-- WHAT IS EXPECTED --
Could you write out the opening lines of the data, word for word, stopping after the line that contains "BLADE_HALF_ANGLE = math.degrees(math.asin(BLADE_LENGTH"?

[Records with modeling code]

----------

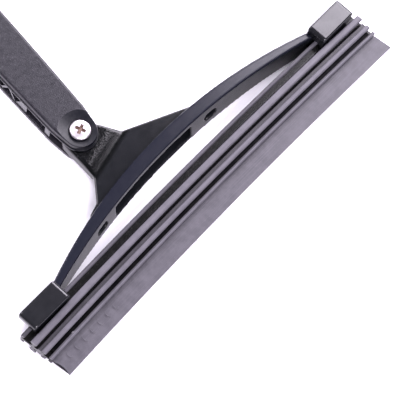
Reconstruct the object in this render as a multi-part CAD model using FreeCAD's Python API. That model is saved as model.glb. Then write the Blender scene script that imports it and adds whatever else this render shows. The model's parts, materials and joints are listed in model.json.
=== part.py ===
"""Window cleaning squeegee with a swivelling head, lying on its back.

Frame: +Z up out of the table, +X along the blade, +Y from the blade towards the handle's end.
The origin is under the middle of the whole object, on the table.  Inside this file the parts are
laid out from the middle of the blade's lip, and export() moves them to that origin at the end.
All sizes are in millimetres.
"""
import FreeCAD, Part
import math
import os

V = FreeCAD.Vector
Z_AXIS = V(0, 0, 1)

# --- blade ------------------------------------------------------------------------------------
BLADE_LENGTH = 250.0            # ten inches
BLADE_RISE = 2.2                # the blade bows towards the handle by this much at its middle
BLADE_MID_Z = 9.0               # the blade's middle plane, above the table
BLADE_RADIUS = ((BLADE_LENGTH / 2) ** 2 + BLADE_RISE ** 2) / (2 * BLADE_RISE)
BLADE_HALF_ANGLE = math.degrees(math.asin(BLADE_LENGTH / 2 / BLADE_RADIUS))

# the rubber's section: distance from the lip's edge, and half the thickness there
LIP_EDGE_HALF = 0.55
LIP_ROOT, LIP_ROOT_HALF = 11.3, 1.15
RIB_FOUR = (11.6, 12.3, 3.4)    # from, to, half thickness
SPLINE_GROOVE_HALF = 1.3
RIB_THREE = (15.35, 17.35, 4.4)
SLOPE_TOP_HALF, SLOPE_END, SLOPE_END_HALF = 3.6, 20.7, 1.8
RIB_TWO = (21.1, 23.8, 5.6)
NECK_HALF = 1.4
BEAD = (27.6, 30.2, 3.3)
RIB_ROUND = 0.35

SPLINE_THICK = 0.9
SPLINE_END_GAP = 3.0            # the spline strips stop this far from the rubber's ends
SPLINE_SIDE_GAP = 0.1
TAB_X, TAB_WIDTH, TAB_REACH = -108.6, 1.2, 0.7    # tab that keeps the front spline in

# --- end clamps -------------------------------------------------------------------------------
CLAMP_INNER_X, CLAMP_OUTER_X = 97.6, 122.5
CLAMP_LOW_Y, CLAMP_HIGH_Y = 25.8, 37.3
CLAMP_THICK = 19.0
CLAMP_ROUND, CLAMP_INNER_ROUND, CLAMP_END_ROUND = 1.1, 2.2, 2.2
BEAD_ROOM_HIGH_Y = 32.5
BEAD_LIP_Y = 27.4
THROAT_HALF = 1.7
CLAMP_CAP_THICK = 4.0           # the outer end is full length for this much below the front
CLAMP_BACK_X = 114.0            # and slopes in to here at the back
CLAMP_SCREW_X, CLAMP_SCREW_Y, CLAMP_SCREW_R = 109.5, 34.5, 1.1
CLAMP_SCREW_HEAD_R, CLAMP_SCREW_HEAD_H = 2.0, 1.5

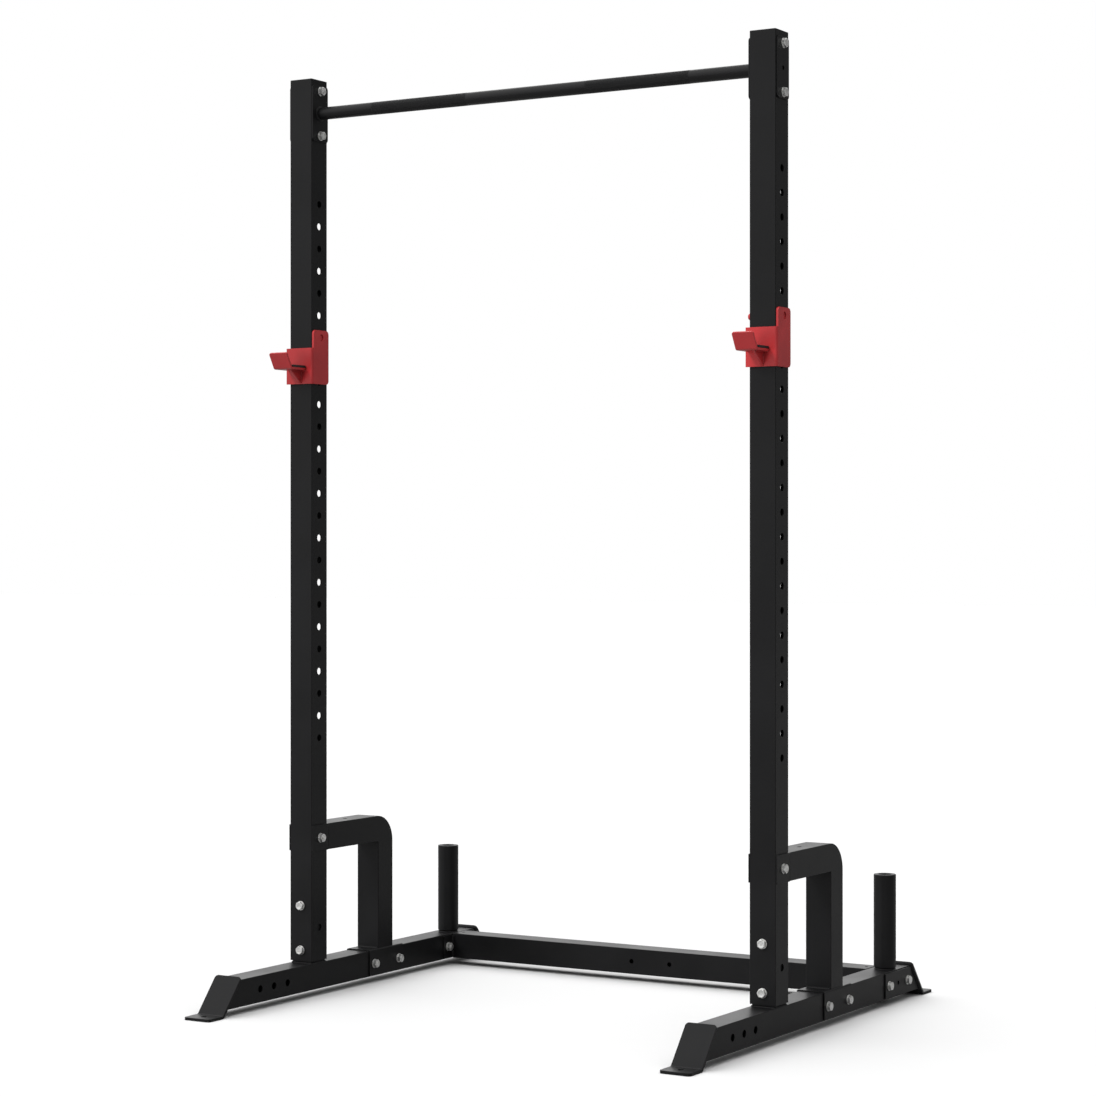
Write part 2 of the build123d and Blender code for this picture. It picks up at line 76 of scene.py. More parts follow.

----------

-- THE COMPLETED TASK --
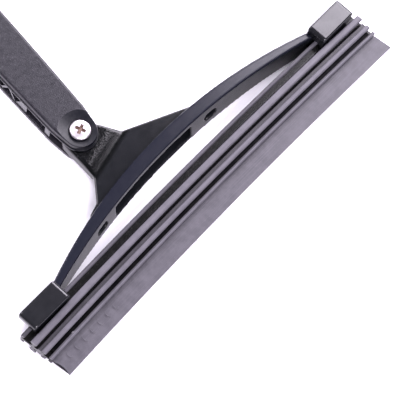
Reconstruct the object in this render as a multi-part CAD model using FreeCAD's Python API. That model is saved as model.glb. Then write the Blender scene script that imports it and adds whatever else this render shows. The model's parts, materials and joints are listed in model.json.
=== part.py ===
"""Window cleaning squeegee with a swivelling head, lying on its back.

Frame: +Z up out of the table, +X along the blade, +Y from the blade towards the handle's end.
The origin is under the middle of the whole object, on the table.  Inside this file the parts are
laid out from the middle of the blade's lip, and export() moves them to that origin at the end.
All sizes are in millimetres.
"""
import FreeCAD, Part
import math
import os

V = FreeCAD.Vector
Z_AXIS = V(0, 0, 1)

# --- blade ------------------------------------------------------------------------------------
BLADE_LENGTH = 250.0            # ten inches
BLADE_RISE = 2.2                # the blade bows towards the handle by this much at its middle
BLADE_MID_Z = 9.0               # the blade's middle plane, above the table
BLADE_RADIUS = ((BLADE_LENGTH / 2) ** 2 + BLADE_RISE ** 2) / (2 * BLADE_RISE)
BLADE_HALF_ANGLE = math.degrees(math.asin(BLADE_LENGTH / 2 / BLADE_RADIUS))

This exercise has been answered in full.